:: WHAT YOU NEED TO DO ::
Return, exactly as written, the run of lines that begins at the line containing "for name, spray" and ends at the line containing "zip(*points))), Vector(map(max, zip(*points)))". Nothing outside that run belongs in the answer.

:: INFORMATION GIVEN ::
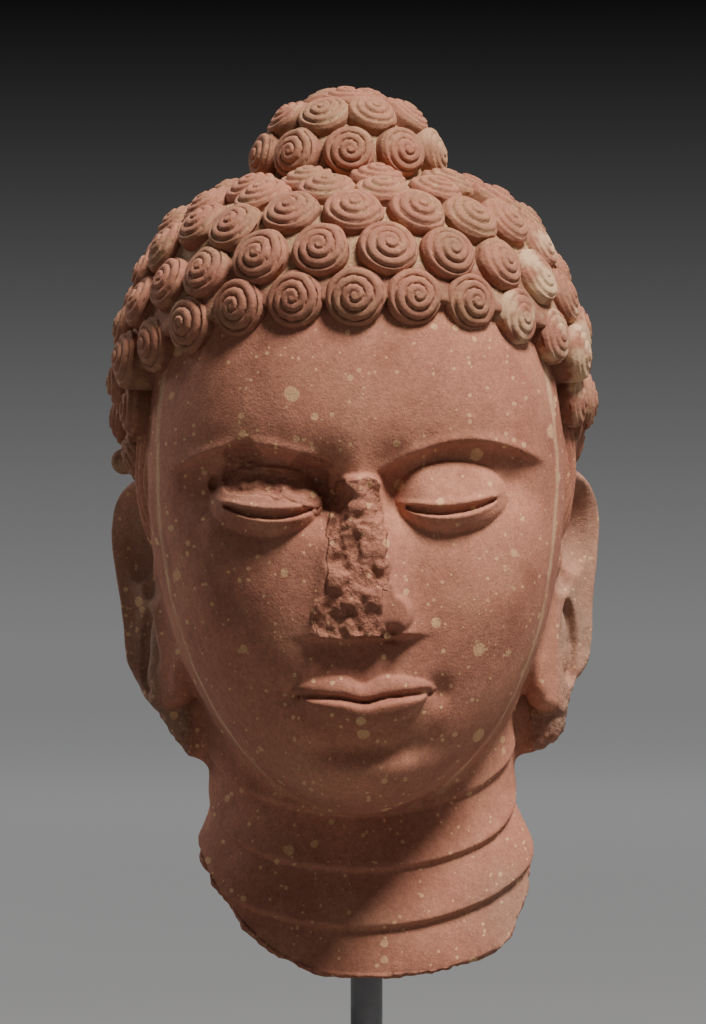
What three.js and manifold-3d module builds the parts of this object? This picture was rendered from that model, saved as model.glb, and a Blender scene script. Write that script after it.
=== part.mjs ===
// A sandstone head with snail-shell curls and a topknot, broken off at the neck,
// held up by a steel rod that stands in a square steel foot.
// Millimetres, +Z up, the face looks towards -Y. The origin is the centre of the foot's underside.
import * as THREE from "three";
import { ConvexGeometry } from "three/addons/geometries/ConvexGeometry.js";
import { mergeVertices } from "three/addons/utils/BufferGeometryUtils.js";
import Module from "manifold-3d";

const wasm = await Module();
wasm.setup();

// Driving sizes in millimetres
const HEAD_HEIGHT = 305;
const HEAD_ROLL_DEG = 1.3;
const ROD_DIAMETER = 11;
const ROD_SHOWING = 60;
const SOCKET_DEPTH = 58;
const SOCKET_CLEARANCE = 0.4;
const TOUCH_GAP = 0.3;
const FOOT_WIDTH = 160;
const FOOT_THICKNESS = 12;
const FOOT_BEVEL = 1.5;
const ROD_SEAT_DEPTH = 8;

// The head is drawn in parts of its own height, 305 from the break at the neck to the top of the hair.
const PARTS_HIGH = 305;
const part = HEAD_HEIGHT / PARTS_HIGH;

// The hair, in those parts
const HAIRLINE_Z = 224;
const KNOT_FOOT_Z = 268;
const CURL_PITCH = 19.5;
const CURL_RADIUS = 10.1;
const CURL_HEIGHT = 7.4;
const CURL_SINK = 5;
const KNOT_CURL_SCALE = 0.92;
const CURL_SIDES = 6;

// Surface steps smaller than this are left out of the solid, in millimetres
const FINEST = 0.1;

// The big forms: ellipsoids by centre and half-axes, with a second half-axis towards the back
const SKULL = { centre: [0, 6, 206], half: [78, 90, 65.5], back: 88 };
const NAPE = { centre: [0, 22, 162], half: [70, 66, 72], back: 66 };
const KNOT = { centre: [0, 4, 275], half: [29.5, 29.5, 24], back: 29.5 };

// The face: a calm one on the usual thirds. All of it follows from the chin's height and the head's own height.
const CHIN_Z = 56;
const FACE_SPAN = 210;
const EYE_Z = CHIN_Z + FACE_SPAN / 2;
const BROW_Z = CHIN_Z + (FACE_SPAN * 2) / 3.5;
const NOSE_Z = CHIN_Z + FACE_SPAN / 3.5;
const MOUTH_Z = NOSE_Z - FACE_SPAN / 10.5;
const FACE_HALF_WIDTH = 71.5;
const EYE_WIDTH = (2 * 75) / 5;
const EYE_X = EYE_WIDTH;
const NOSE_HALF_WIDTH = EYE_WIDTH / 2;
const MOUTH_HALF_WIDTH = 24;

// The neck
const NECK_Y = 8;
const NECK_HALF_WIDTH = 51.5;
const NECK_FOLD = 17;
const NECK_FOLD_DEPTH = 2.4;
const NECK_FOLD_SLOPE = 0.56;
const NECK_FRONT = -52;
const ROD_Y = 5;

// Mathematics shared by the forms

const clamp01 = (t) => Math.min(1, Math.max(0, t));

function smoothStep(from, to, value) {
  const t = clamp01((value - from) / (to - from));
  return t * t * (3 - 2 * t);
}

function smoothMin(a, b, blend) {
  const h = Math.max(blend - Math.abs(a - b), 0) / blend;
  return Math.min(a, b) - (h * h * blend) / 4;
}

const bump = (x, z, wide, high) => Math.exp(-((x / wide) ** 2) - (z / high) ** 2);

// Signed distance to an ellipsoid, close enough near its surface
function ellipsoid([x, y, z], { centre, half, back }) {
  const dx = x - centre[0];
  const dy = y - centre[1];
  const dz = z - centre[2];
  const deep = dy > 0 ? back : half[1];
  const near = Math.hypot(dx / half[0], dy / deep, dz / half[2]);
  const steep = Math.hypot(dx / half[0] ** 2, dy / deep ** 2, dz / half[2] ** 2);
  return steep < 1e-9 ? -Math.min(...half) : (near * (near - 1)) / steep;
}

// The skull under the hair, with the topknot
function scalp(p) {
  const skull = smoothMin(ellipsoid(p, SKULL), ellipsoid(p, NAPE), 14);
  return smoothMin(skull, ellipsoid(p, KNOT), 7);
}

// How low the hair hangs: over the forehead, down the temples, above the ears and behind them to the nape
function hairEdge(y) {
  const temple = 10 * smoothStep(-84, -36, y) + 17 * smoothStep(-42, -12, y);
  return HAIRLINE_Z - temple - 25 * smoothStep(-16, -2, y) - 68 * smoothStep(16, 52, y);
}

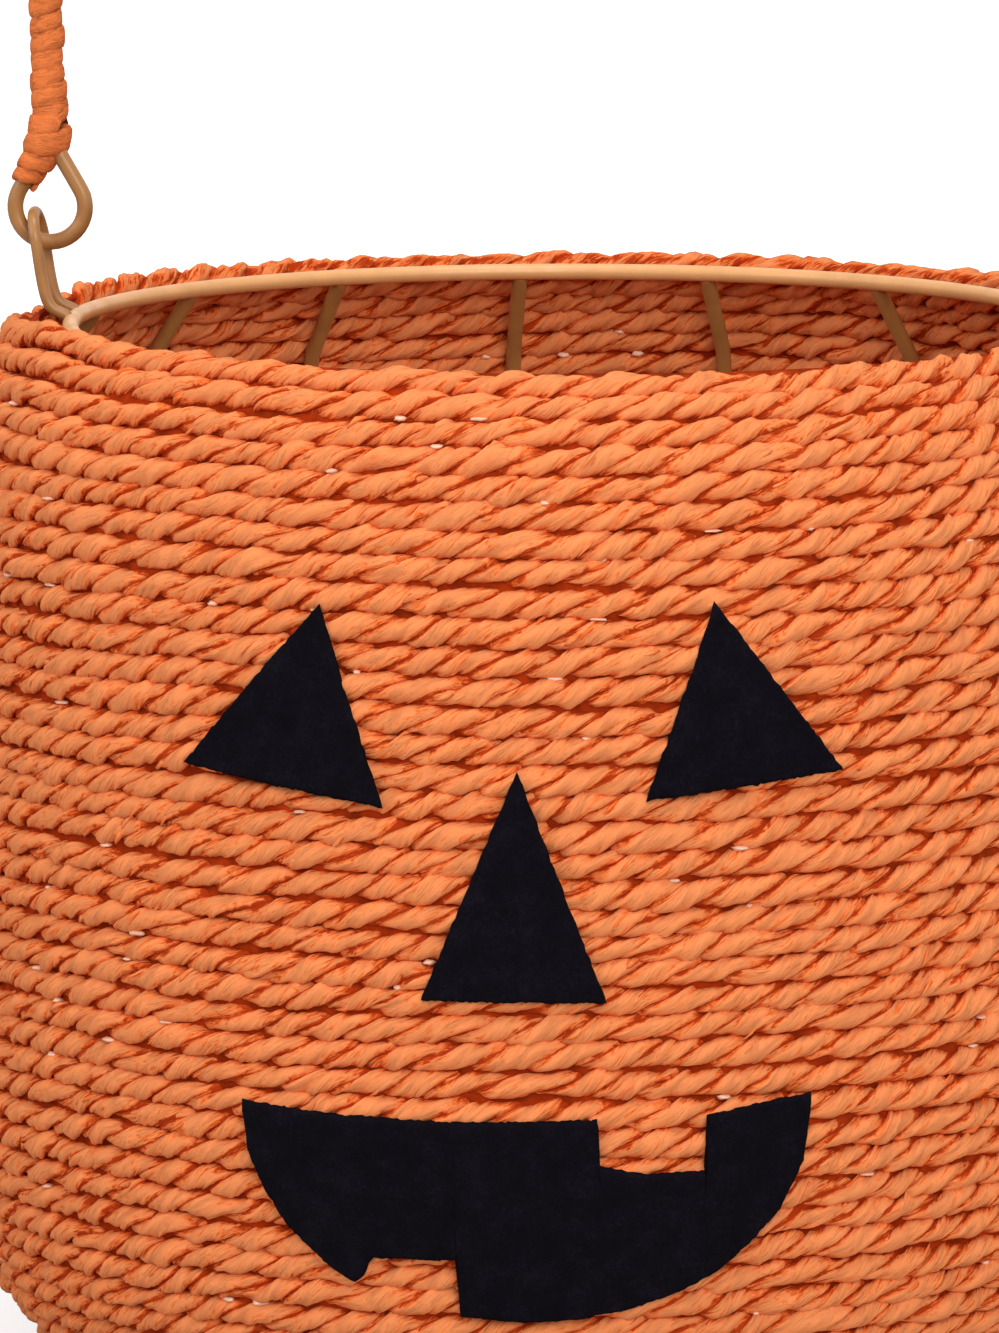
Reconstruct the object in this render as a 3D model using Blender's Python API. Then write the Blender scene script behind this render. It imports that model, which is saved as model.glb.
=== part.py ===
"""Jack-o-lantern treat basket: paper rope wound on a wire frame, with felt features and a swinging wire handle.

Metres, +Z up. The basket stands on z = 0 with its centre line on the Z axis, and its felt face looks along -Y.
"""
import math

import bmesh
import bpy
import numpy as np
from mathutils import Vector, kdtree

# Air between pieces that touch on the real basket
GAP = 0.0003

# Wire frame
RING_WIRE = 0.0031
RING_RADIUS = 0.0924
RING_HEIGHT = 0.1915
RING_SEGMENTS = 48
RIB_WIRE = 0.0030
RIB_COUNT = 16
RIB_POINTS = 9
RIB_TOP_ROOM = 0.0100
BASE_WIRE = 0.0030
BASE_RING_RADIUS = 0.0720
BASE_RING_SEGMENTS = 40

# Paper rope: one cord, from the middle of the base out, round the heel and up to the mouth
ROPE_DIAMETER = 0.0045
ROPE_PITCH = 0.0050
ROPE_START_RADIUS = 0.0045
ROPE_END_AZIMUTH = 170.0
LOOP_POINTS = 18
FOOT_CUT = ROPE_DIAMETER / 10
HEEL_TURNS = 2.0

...

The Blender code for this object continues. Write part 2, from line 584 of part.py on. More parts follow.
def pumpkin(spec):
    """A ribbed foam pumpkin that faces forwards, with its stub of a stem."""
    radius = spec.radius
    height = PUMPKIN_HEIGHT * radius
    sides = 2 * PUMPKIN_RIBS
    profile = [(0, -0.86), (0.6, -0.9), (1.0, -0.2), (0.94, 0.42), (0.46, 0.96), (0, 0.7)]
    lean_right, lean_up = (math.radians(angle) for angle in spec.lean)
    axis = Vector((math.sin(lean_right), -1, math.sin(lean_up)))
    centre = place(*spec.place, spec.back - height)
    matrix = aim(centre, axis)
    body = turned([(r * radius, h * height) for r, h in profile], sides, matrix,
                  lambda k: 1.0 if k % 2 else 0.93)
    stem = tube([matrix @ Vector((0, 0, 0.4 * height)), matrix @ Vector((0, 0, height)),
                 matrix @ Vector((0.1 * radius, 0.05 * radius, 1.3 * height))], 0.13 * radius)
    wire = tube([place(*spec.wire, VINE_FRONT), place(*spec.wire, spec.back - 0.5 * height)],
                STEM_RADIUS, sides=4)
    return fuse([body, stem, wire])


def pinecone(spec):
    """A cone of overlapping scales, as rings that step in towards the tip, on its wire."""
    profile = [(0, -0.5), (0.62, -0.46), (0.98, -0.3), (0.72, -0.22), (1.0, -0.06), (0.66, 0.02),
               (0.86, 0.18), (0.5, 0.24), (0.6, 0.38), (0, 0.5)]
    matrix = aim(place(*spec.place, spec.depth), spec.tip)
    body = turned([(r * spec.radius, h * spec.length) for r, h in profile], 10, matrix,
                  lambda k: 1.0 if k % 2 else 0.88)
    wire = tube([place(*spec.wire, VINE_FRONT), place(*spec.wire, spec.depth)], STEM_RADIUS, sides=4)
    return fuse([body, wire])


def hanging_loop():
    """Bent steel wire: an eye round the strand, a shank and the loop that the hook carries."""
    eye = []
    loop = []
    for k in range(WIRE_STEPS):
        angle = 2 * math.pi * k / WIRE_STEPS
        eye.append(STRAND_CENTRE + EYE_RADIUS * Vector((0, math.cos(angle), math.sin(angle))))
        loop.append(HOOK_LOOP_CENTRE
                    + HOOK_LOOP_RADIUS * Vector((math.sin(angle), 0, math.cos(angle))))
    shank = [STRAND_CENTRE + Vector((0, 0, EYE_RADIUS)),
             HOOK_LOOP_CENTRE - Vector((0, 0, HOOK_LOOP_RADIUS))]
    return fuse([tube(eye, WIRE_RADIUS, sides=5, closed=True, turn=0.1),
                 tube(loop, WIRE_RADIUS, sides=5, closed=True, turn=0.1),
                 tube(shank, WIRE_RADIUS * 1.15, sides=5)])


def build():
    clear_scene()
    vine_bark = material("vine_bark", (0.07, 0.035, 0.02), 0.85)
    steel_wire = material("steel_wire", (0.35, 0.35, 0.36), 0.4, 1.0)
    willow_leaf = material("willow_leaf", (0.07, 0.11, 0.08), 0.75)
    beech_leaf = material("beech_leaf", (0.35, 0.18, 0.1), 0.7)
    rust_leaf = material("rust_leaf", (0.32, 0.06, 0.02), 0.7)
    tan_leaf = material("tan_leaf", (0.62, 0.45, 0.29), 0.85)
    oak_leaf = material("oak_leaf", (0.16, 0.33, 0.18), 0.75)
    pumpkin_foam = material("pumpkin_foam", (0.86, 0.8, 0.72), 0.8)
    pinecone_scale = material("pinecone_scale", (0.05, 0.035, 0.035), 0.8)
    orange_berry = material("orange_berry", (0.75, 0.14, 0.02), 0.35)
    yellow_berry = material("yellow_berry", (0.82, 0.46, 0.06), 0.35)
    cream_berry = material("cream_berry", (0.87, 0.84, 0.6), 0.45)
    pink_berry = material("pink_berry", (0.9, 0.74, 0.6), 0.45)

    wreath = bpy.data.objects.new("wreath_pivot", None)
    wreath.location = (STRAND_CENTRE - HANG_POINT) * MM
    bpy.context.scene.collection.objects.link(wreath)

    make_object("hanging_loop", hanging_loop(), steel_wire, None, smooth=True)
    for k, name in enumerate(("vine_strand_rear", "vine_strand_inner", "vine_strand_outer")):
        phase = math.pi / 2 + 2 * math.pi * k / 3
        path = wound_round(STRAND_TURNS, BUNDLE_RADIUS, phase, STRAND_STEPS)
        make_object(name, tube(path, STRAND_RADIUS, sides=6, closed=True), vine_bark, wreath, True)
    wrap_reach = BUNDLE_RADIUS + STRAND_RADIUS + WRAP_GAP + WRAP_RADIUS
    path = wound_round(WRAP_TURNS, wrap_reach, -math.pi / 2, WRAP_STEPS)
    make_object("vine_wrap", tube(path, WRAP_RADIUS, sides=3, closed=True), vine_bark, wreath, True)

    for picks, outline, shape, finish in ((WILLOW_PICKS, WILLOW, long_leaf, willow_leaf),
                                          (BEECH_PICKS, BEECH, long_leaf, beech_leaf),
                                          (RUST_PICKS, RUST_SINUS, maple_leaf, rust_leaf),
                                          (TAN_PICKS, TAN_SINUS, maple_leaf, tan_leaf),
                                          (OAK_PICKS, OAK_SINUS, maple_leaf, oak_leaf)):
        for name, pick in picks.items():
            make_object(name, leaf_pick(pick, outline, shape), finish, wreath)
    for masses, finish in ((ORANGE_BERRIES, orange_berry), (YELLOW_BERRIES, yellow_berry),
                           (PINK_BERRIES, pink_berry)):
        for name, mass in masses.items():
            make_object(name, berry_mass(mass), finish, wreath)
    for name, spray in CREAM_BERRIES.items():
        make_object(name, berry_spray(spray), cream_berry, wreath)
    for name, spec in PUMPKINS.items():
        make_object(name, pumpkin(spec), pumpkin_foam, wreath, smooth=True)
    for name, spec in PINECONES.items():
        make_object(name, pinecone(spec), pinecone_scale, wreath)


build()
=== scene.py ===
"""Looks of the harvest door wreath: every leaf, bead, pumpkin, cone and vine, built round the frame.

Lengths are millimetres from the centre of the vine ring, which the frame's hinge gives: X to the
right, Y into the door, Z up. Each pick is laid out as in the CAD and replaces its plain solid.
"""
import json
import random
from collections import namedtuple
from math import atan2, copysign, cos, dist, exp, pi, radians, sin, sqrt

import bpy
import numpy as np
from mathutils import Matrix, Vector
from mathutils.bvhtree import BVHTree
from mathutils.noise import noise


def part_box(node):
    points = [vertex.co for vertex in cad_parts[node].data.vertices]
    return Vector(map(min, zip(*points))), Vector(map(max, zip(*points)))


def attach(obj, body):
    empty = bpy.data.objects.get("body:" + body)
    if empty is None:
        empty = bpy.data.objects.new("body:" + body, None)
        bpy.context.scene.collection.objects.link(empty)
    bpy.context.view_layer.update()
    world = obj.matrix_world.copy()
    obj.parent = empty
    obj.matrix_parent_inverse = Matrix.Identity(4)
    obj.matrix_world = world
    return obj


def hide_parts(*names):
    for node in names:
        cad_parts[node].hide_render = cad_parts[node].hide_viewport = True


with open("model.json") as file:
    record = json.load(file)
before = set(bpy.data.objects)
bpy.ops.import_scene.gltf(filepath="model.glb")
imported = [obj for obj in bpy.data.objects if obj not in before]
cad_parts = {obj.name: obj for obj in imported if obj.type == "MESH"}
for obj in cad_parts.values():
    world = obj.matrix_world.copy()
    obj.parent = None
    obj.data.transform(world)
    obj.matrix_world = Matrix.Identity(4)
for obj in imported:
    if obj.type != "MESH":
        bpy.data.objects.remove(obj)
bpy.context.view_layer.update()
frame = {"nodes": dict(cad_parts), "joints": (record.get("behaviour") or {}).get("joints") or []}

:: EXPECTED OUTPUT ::
    for name, spray in CREAM_BERRIES.items():
        make_object(name, berry_spray(spray), cream_berry, wreath)
    for name, spec in PUMPKINS.items():
        make_object(name, pumpkin(spec), pumpkin_foam, wreath, smooth=True)
    for name, spec in PINECONES.items():
        make_object(name, pinecone(spec), pinecone_scale, wreath)


build()
=== scene.py ===
"""Looks of the harvest door wreath: every leaf, bead, pumpkin, cone and vine, built round the frame.

Lengths are millimetres from the centre of the vine ring, which the frame's hinge gives: X to the
right, Y into the door, Z up. Each pick is laid out as in the CAD and replaces its plain solid.
"""
import json
import random
from collections import namedtuple
from math import atan2, copysign, cos, dist, exp, pi, radians, sin, sqrt

import bpy
import numpy as np
from mathutils import Matrix, Vector
from mathutils.bvhtree import BVHTree
from mathutils.noise import noise


def part_box(node):
    points = [vertex.co for vertex in cad_parts[node].data.vertices]
    return Vector(map(min, zip(*points))), Vector(map(max, zip(*points)))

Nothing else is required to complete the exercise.